While dozens of women have come forward against Cosby in recent months, most of their accusations came long after the statute of limitations for his alleged crimes had expired. These new charges come in just under the 12-year deadline imposed by Pennsylvania law. Constand sued Cosby in 2005 when the former district attorney decided not to charge Cosby with a crime, and the parties settled out of court in 2006. Steele has justified his charges against Cosby with new evidence exposed this year in previously sealed depositions from the 2005 civil suit. In the transcripts, Cosby admits to obtaining Quaaludes for the purpose of plying women into sexual encounters; this aligns with Constand’s claim that Cosby drugged her with what he told her were herbal pills for anxiety, then assaulted her while she was incapacitated.

Also, Constand’s case could be the one of the easiest to argue and win out of all the allegations made against Cosby. In the 2005 deposition, Cosby defended himself by claiming that Constand enjoyed the sex acts. "I walk her out. She does not look angry,” he said. “She does not say to me, 'Don't ever do that again.' She doesn't walk out with an attitude of a huff.” But when Cosby allegedly assaulted her, Constand was in a romantic relationship with a woman. "As [Cosby] admits in his deposition, despite his talent for interpreting female reactions to him, he did not realize plaintiff was gay until the police told him," Constand’s attorney, Dolores Troiani, wrote in a filing earlier this year. Of course, gay women can and do have consensual sex with men, but her self-identified sexual orientation could be a powerful counterpoint to the he said–she said arguments that cloud so many of these claims.

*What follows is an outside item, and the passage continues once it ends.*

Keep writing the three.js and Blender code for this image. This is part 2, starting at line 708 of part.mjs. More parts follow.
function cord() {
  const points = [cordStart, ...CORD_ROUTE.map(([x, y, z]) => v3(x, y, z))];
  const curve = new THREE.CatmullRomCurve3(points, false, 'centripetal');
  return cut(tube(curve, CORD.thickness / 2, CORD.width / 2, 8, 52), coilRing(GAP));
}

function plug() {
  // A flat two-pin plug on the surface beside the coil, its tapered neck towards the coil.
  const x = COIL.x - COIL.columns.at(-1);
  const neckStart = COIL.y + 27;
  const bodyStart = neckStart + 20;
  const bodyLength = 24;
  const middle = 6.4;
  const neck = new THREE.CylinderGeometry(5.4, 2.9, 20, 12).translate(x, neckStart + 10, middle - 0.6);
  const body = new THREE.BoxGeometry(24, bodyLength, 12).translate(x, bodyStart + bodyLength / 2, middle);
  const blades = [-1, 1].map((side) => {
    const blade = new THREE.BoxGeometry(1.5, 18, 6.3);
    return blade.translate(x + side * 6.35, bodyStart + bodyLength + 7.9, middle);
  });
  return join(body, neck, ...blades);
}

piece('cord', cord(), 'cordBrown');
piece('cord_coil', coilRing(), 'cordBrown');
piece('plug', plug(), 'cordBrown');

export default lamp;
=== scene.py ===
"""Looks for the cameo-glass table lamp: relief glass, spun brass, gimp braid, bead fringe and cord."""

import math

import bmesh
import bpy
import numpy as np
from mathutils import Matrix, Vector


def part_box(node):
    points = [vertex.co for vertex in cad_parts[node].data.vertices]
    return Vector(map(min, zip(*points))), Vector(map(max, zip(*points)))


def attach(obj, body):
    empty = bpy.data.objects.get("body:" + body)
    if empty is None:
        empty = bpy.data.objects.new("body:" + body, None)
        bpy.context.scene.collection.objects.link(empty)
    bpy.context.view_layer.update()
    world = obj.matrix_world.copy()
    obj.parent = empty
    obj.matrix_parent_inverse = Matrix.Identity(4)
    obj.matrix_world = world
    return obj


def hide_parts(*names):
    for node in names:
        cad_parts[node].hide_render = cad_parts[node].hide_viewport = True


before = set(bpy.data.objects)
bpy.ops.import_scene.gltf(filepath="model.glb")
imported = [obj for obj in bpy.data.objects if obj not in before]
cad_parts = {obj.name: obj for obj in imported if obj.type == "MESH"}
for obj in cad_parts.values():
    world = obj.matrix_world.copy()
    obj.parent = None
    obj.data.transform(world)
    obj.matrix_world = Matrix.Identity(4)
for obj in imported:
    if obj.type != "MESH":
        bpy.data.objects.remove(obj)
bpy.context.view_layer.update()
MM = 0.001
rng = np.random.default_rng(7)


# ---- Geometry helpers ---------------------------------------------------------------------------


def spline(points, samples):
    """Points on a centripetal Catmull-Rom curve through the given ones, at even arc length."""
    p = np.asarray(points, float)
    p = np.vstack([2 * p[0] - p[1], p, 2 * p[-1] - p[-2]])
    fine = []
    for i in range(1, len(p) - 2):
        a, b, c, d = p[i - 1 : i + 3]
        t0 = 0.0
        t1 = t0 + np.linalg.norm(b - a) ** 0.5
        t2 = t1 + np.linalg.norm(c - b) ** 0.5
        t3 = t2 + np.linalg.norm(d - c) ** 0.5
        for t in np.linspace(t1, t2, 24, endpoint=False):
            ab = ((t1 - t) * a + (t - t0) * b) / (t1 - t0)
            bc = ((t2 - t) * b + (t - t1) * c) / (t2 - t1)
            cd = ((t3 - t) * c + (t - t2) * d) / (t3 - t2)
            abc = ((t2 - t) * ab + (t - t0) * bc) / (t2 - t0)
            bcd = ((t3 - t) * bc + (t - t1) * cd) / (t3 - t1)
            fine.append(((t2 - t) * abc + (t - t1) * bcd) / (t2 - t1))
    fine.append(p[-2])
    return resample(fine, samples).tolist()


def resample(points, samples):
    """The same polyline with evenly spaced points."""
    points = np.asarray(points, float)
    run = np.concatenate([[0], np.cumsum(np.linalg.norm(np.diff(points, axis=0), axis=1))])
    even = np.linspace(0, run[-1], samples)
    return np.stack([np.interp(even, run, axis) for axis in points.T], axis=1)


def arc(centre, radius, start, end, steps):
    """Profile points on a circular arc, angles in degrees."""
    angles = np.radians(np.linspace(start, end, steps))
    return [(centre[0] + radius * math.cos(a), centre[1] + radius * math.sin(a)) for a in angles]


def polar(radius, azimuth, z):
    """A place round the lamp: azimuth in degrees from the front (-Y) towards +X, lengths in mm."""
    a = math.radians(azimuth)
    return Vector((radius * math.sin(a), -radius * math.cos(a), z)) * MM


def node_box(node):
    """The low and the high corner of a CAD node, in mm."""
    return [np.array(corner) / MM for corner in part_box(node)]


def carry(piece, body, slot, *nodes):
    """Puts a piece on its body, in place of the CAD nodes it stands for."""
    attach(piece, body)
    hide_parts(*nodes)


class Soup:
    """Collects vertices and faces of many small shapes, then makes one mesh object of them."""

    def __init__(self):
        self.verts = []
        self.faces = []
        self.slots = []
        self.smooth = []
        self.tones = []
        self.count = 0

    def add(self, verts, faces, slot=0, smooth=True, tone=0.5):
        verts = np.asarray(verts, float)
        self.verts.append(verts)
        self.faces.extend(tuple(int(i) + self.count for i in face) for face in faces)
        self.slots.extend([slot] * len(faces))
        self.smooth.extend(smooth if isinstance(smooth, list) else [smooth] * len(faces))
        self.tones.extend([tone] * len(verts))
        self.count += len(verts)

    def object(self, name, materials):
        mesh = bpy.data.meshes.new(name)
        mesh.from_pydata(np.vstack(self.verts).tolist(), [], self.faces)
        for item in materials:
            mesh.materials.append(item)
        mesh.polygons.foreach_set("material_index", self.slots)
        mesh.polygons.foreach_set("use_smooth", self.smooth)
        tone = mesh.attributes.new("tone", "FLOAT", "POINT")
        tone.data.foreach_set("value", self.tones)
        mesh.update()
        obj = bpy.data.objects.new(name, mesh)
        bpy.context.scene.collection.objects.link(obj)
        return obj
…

“Reopening this case was our duty as law enforcement officers,” Steele said in a press conference on Wednesday. “After examination of all the evidence, we are able to seek justice on behalf of the victim.” It took a jab from male comedian Hannibal Buress to get the public to fully grapple with allegations against Cosby that had been around for a decade, and it may take Cosby’s own admission to drugging women before sex to force any legal action against him. Outrageous though that may be, a criminal conviction that allowed us to stop using the word “alleged” to qualify abuses detailed by more than 50 women would be a decisive validation of stories too easily brushed aside for far too long.